● Collected data:
▽

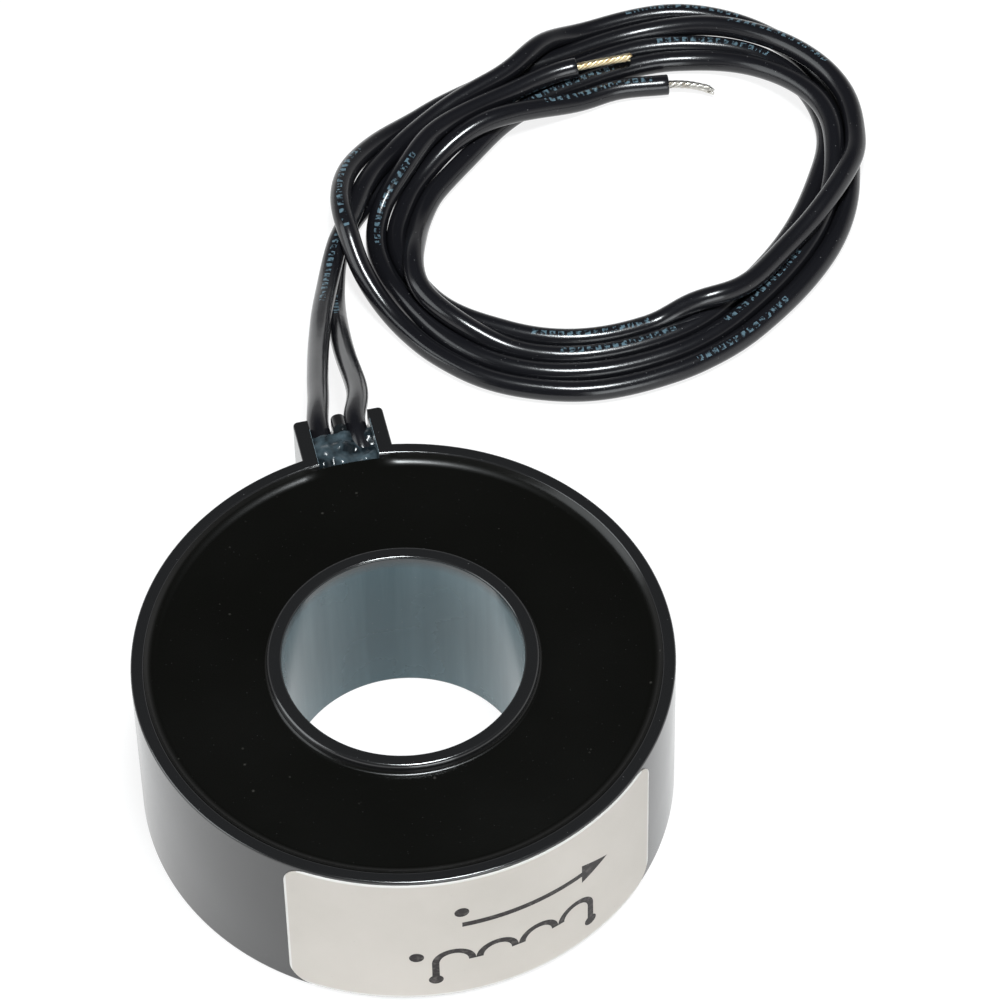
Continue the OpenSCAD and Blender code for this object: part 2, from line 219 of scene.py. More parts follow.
def tube(name, line, radius, sides, hollow=0):
    """A tube along the line with a cut end, and a U value that runs in metres along it."""
    mesh = bmesh.new()
    uv = mesh.loops.layers.uv.new("along")
    frames = frames_along(line)
    rims = []
    along = 0
    for i, p in enumerate(line):
        along += (p - line[i - 1]).length if i else 0
        rims.append((p, frames[i], radius, along))
    if hollow:
        # The cut end has a rounded outer edge and a hole one radius deep.
        tail, ahead = line[-1], frames[-1][0]
        edge = radius * CUT_ROUND
        rims[-1] = (tail - ahead * edge, frames[-1], radius, along)
        rims.append((tail - ahead * edge * 0.3, frames[-1], radius - edge * 0.3, along))
        rims.append((tail, frames[-1], radius - edge, along))
        rims.append((tail, frames[-1], hollow + edge * 0.4, along))
        rims.append((tail - ahead * edge, frames[-1], hollow, along))
        rims.append((tail - ahead * radius, frames[-1], hollow, along))
    rings = [
        [
            mesh.verts.new(p + r * (s * math.cos(2 * math.pi * k / sides)
                                    + u * math.sin(2 * math.pi * k / sides)))
            for k in range(sides)
        ]
        for p, (_, s, u), r, _ in rims
    ]
    for i in range(len(rings) - 1):
        for k in range(sides):
            n = (k + 1) % sides
            face = mesh.faces.new((rings[i][k], rings[i][n], rings[i + 1][n], rings[i + 1][k]))
            face.smooth = True
            for loop, (a, v) in zip(face.loops, ((i, k), (i, k + 1), (i + 1, k + 1), (i + 1, k))):
                loop[uv].uv = (rims[a][3], v / sides)
    mesh.faces.new(rings[0][::-1])
    mesh.faces.new(rings[-1])
    bmesh.ops.recalc_face_normals(mesh, faces=mesh.faces[:])
    data = bpy.data.meshes.new(name)
    mesh.to_mesh(data)
    mesh.free()
    piece = bpy.data.objects.new(name, data)
    bpy.context.scene.collection.objects.link(piece)
    return piece


def material(name, **sockets):
    """A new material with a Principled shader, whose plain values are set on its sockets."""
    made = bpy.data.materials.new(name)
    made.use_nodes = True
    shader = made.node_tree.nodes["Principled BSDF"]
    for socket, value in sockets.items():
        shader.inputs[socket.replace("_", " ")].default_value = value
    return made, made.node_tree, shader


def dress(piece, finish):
    """The piece in one material."""
    piece.data.materials.clear()
    piece.data.materials.append(finish)


def placed(piece, slot, finish, *replaces):
    """Gives the piece its material and its body, and hides the solids that it stands for."""
    dress(piece, finish)
    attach(piece, "root")
    if replaces:
        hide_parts(*replaces)


def node(tree, kind, *inputs, **settings):
    """A new node; an input is a value or the socket that feeds it, and None leaves it alone."""
    made = tree.nodes.new(kind)
    for key, value in settings.items():
        setattr(made, key, value)
    for socket, value in zip(made.inputs, inputs):
        if isinstance(value, bpy.types.NodeSocket):
            tree.links.new(value, socket)
        elif value is not None:
            socket.default_value = value
    return made


def math_node(tree, operation, *inputs):
    """One sum on values, as the socket that gives its result."""
    return node(tree, "ShaderNodeMath", *inputs, operation=operation).outputs[0]


def mixed(tree, mask, below, above):
    """One colour laid over another where the mask is 1."""
    made = node(tree, "ShaderNodeMix", data_type="RGBA")
    for name, value in (("Factor_Float", mask), ("A_Color", below), ("B_Color", above)):
        socket = next(s for s in made.inputs if s.identifier == name)
        if isinstance(value, bpy.types.NodeSocket):
            tree.links.new(value, socket)
        else:
            socket.default_value = value
    return next(s for s in made.outputs if s.identifier == "Result_Color")


def object_place(tree):
    """Where the shaded point lies on its piece, in metres."""
    return node(tree, "ShaderNodeTexCoord").outputs["Object"]


def noise(tree, where, scale, detail=2):
    """A cloudy value of about 0.5, in clouds about 1 / scale wide."""
    return node(tree, "ShaderNodeTexNoise", where, None, scale, detail).outputs[0]


def group(name, inputs, outputs):
    """An empty node group with float inputs {name: value} and outputs {name: socket type}."""
    made = bpy.data.node_groups.new(name, "ShaderNodeTree")
    for label, value in inputs.items():
        socket = made.interface.new_socket(label, in_out="INPUT", socket_type="NodeSocketFloat")
        socket.default_value = value
    for label, kind in outputs.items():
        made.interface.new_socket(label, in_out="OUTPUT", socket_type=kind)
    return made, made.nodes.new("NodeGroupInput"), made.nodes.new("NodeGroupOutput")


def use(tree, which, **values):
    """The group placed in a material, with its own values."""
    made = tree.nodes.new("ShaderNodeGroup")
    made.node_tree = which
    for label, value in values.items():
        made.inputs[label].default_value = value
    return made


# Dust: fine pale specks, a few of them larger, scattered over a surface.
DUST_GREY = (0.3, 0.3, 0.3, 1)
dust, into, out = group("dust", {"Scale": 900, "Amount": 0.1}, {"Mask": "NodeSocketFloat"})
cells = node(dust, "ShaderNodeTexVoronoi", object_place(dust))
dust.links.new(into.outputs["Scale"], cells.inputs["Scale"])
size_of_cell = node(dust, "ShaderNodeSeparateColor", cells.outputs["Color"])
reach = math_node(dust, "MULTIPLY", size_of_cell.outputs[0], into.outputs["Amount"])
speck = math_node(dust, "SUBTRACT", reach, cells.outputs["Distance"])
speck = math_node(dust, "MULTIPLY", speck, 12.0)
dust.links.new(node(dust, "ShaderNodeClamp", speck).outputs[0], out.inputs["Mask"])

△

● Brief: Extract every line containing the string "scene" from the material.

● Output of the exercise:
Continue the OpenSCAD and Blender code for this object: part 2, from line 219 of scene.py. More parts follow.
    bpy.context.scene.collection.objects.link(piece)